Supplied data
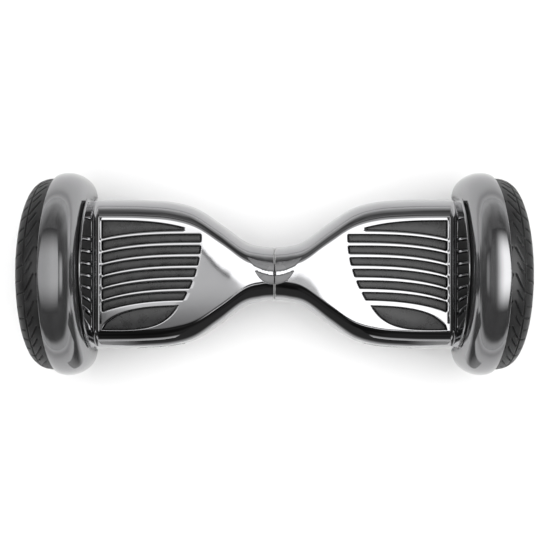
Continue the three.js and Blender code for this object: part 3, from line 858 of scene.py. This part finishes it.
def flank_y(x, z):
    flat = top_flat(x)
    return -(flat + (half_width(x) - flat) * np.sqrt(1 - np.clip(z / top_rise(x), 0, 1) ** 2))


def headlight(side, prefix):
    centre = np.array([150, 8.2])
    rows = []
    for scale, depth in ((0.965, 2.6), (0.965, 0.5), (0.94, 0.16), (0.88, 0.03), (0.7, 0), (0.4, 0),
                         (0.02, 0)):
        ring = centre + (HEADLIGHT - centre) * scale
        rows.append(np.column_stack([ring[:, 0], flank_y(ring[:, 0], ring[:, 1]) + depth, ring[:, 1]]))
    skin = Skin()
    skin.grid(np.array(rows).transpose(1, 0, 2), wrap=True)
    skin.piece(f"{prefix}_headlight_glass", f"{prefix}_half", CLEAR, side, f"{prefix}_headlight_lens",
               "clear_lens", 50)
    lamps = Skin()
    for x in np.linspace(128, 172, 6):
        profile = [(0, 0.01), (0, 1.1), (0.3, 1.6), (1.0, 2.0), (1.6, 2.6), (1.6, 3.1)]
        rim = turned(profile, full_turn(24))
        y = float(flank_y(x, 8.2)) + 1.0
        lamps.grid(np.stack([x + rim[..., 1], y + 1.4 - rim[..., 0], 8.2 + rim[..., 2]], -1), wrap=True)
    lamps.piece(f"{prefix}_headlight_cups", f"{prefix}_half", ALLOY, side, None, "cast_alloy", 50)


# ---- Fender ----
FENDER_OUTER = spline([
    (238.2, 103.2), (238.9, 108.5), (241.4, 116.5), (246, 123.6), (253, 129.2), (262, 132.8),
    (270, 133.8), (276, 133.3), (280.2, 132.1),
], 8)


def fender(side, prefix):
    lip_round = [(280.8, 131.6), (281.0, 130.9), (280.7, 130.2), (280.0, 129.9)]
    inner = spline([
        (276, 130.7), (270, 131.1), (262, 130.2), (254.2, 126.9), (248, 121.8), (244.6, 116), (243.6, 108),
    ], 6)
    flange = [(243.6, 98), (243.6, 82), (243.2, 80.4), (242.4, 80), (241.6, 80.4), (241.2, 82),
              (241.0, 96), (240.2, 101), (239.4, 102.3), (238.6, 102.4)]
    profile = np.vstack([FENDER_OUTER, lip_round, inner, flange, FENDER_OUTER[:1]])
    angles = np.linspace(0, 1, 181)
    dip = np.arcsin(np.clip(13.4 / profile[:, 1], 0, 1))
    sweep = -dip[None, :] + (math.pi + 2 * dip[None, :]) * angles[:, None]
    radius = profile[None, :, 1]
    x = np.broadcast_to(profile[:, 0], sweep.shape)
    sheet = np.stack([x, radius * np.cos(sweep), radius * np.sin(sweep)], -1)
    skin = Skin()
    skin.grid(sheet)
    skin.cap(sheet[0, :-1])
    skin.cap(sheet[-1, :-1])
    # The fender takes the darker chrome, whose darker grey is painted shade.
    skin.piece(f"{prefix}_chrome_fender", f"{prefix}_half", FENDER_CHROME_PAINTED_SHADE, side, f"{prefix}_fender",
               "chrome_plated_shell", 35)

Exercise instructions
Write out all the data again, exactly as it appears.

Result below
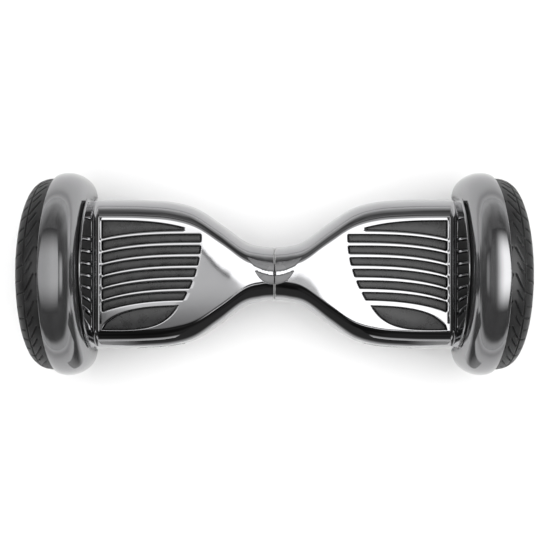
Continue the three.js and Blender code for this object: part 3, from line 858 of scene.py. This part finishes it.
def flank_y(x, z):
    flat = top_flat(x)
    return -(flat + (half_width(x) - flat) * np.sqrt(1 - np.clip(z / top_rise(x), 0, 1) ** 2))


def headlight(side, prefix):
    centre = np.array([150, 8.2])
    rows = []
    for scale, depth in ((0.965, 2.6), (0.965, 0.5), (0.94, 0.16), (0.88, 0.03), (0.7, 0), (0.4, 0),
                         (0.02, 0)):
        ring = centre + (HEADLIGHT - centre) * scale
        rows.append(np.column_stack([ring[:, 0], flank_y(ring[:, 0], ring[:, 1]) + depth, ring[:, 1]]))
    skin = Skin()
    skin.grid(np.array(rows).transpose(1, 0, 2), wrap=True)
    skin.piece(f"{prefix}_headlight_glass", f"{prefix}_half", CLEAR, side, f"{prefix}_headlight_lens",
               "clear_lens", 50)
    lamps = Skin()
    for x in np.linspace(128, 172, 6):
        profile = [(0, 0.01), (0, 1.1), (0.3, 1.6), (1.0, 2.0), (1.6, 2.6), (1.6, 3.1)]
        rim = turned(profile, full_turn(24))
        y = float(flank_y(x, 8.2)) + 1.0
        lamps.grid(np.stack([x + rim[..., 1], y + 1.4 - rim[..., 0], 8.2 + rim[..., 2]], -1), wrap=True)
    lamps.piece(f"{prefix}_headlight_cups", f"{prefix}_half", ALLOY, side, None, "cast_alloy", 50)


# ---- Fender ----
FENDER_OUTER = spline([
    (238.2, 103.2), (238.9, 108.5), (241.4, 116.5), (246, 123.6), (253, 129.2), (262, 132.8),
    (270, 133.8), (276, 133.3), (280.2, 132.1),
], 8)


def fender(side, prefix):
    lip_round = [(280.8, 131.6), (281.0, 130.9), (280.7, 130.2), (280.0, 129.9)]
    inner = spline([
        (276, 130.7), (270, 131.1), (262, 130.2), (254.2, 126.9), (248, 121.8), (244.6, 116), (243.6, 108),
    ], 6)
    flange = [(243.6, 98), (243.6, 82), (243.2, 80.4), (242.4, 80), (241.6, 80.4), (241.2, 82),
              (241.0, 96), (240.2, 101), (239.4, 102.3), (238.6, 102.4)]
    profile = np.vstack([FENDER_OUTER, lip_round, inner, flange, FENDER_OUTER[:1]])
    angles = np.linspace(0, 1, 181)
    dip = np.arcsin(np.clip(13.4 / profile[:, 1], 0, 1))
    sweep = -dip[None, :] + (math.pi + 2 * dip[None, :]) * angles[:, None]
    radius = profile[None, :, 1]
    x = np.broadcast_to(profile[:, 0], sweep.shape)
    sheet = np.stack([x, radius * np.cos(sweep), radius * np.sin(sweep)], -1)
    skin = Skin()
    skin.grid(sheet)
    skin.cap(sheet[0, :-1])
    skin.cap(sheet[-1, :-1])
    # The fender takes the darker chrome, whose darker grey is painted shade.
    skin.piece(f"{prefix}_chrome_fender", f"{prefix}_half", FENDER_CHROME_PAINTED_SHADE, side, f"{prefix}_fender",
               "chrome_plated_shell", 35)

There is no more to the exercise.